A communication breakdown gradually erodes the love of a young couple in Daigo Matsui’s melancholy romantic drama, Just Remembering (ちょっと思い出しただけ, Chotto Omoidashita Dake). Inspired by Jim Jarmusch’s Night on Earth, Matsui’s city vistas are drenched in loneliness and regret made all the deeper by the enforced isolation of the coronavirus pandemic while echoing the sense of rueful nostalgia that draws the fated lovers back together but unites them only in their shared sadness.
Told in a non-linear fashion, the film follows taxi driver Yo (Sairi Ito) and lighting technician Teruo (Sosuke Ikematsu) through the course of five year relationship picking up on each of Teruo’s July 26th birthdays as time ticks by with a weary fatalism expressed by an ever present wall clock. As the film opens, a lonely Teruo celebrates a birthday alone watching Night on Earth which we later learn to be his favourite film, a poster adorning the wall above his bed, and something of a touchstone in his relationship with Yo who is like Winona Ryder in the movie a woman who drives a taxi. Echoing the film’s title, each of them repeatedly encounters reminders of their time together from forgotten hair clips to outdated profile pictures that hint at the unresolved nature of their failed romance. In a park that leads to Teruo’s apartment, a man (Masatoshi Nagase) is often seen sitting by a tree waiting for his wife to arrive he says from the future. The man and his wife may perhaps represent an older version of Teruo and Yo though in contrast to his absolute faith and willingness to wait it’s uncertainty and an inability to reckon with intangible feeling that eventually disrupt their connection.
Awkward and anxious, Yo struggles to express herself in words yet is unable to understand the world without them whereas Teruo communicates through dance and feels words to be largely unimportant unable to fully convey thoughts and emotions. The pair are indeed the most connected when they’re dancing, the otherwise shy and subdued Yo captivated by Teruo’s movement and dropping her guard to dance spontaneously in a quiet back alley while the street guitarist who forever connects them plays quietly behind. When Teruo injures himself and is left unable to dance, it destroys his ability to communicate and places an unbearable strain on the relationship as he retreats to lick his wounds unwilling to bother Yo with his mental and physical pain while she resents the distance he places between them and reads his reluctance to burden her as a fault line in their romance. She tells him that however he may change her feelings won’t, which only sounds to him as if she only loves an abstract idea rather than the reality while he too fears that she won’t like the him that that isn’t a dancer because not even he really knows who that Teruo may turn out to be.

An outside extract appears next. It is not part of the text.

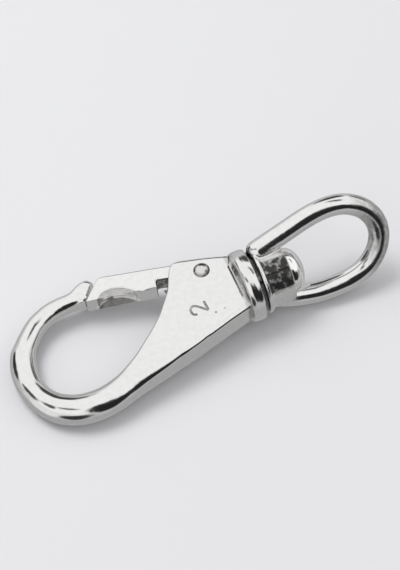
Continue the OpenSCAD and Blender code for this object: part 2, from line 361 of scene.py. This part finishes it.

It’s telling in a way that the central love confession occurs in a taxi that’s being driven by someone else, a bemused older man who encourages the pair that it’s best to say what you want to say while you can and literally stops time for them by pausing the meter as twinkle twinkle little star echoes ironically in the background. Yo says she likes her taxi job because she has a desire to travel but not the ability to choose a destination and driving the taxi allows her to feel as if she’s on the way to something though she’s only following her passengers’ instructions. Her essential trait is passivity, feeling lost and aimless in her life and often allowing others to make her choices for her save when she follows the advice of a lovelorn barman (Jun Kunimura) who tells her that sometimes you have to chase after what you want only to later be disappointed when the wounded Teruo fails to chase after her. The barman tells her that she doesn’t understand love, and perhaps she doesn’t unwilling to trust her romantic destiny while perhaps neither does Teruo, always somehow waiting while gazing at visions of love on ordinary street, high school girls gossiping about boys, an elderly couple helping each other down the stairs, and a mother carrying her infant son.
It’s tempting to view their romance as doomed because they speak different languages while their continual role reversal suits neither of them very well, Yo quite literally in the driving seat but by her own admission having no idea where they’re going while Teruo struggles to communicate with her in terms she can understand. Yet they also share moments of true connection and vulnerability in which they are each understood by the other in a way they may never be again that leaves each of them with a lingering loneliness and regret for their failed romance. Love is an escape route, according to the wise old barman, but it’s one that continually eludes the two lovers who like the like man at the park are trapped in a state of perpetual waiting for a far off resolution.